# GIVEN DATA
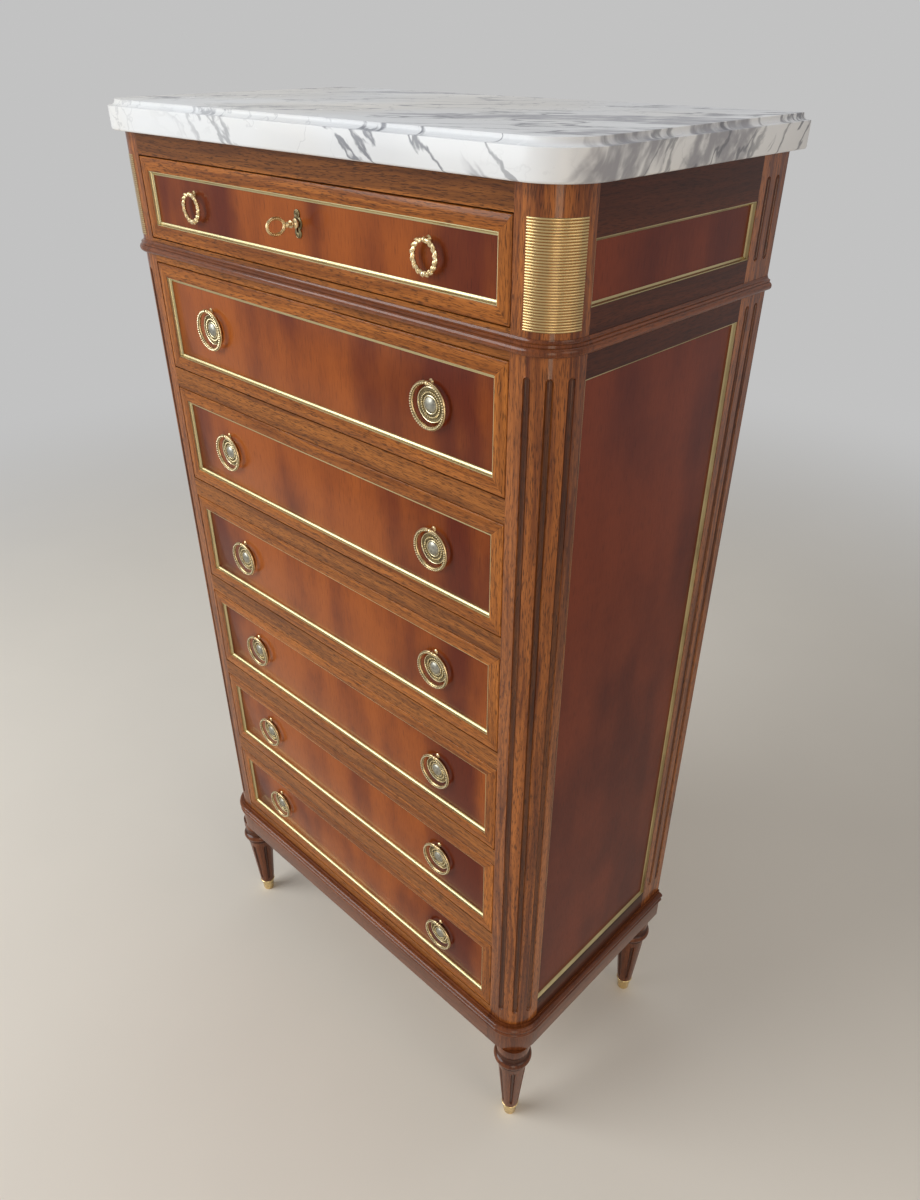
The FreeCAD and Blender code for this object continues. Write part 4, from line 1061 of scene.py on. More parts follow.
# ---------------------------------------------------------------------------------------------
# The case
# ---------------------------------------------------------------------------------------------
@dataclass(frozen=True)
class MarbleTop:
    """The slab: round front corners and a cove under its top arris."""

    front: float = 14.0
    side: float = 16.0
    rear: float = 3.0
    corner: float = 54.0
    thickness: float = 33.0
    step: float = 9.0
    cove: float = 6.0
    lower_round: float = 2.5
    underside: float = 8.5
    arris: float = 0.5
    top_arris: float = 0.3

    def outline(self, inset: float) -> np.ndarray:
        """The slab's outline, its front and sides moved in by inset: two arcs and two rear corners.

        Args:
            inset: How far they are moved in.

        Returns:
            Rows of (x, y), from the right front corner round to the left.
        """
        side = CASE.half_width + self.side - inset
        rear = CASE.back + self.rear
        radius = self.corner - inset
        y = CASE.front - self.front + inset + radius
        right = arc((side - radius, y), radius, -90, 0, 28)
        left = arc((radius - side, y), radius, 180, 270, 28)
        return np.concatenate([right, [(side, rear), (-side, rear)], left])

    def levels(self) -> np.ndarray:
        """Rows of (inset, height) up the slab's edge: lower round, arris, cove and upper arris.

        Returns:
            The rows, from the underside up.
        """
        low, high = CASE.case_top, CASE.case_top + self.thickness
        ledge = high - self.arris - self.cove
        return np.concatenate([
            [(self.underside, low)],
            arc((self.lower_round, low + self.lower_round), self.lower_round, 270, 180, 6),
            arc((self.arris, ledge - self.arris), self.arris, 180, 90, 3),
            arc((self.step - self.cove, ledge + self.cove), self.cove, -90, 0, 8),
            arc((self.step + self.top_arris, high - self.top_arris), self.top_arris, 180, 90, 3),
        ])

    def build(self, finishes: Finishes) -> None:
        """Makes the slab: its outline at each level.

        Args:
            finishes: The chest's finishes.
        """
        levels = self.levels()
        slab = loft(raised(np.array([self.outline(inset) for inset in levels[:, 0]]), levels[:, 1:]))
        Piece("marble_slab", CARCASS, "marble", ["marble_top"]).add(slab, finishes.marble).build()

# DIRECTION
Gather all lines where the word "from" appears.

# COMPLETED TASK
The FreeCAD and Blender code for this object continues. Write part 4, from line 1061 of scene.py on. More parts follow.
            Rows of (x, y), from the right front corner round to the left.
            The rows, from the underside up.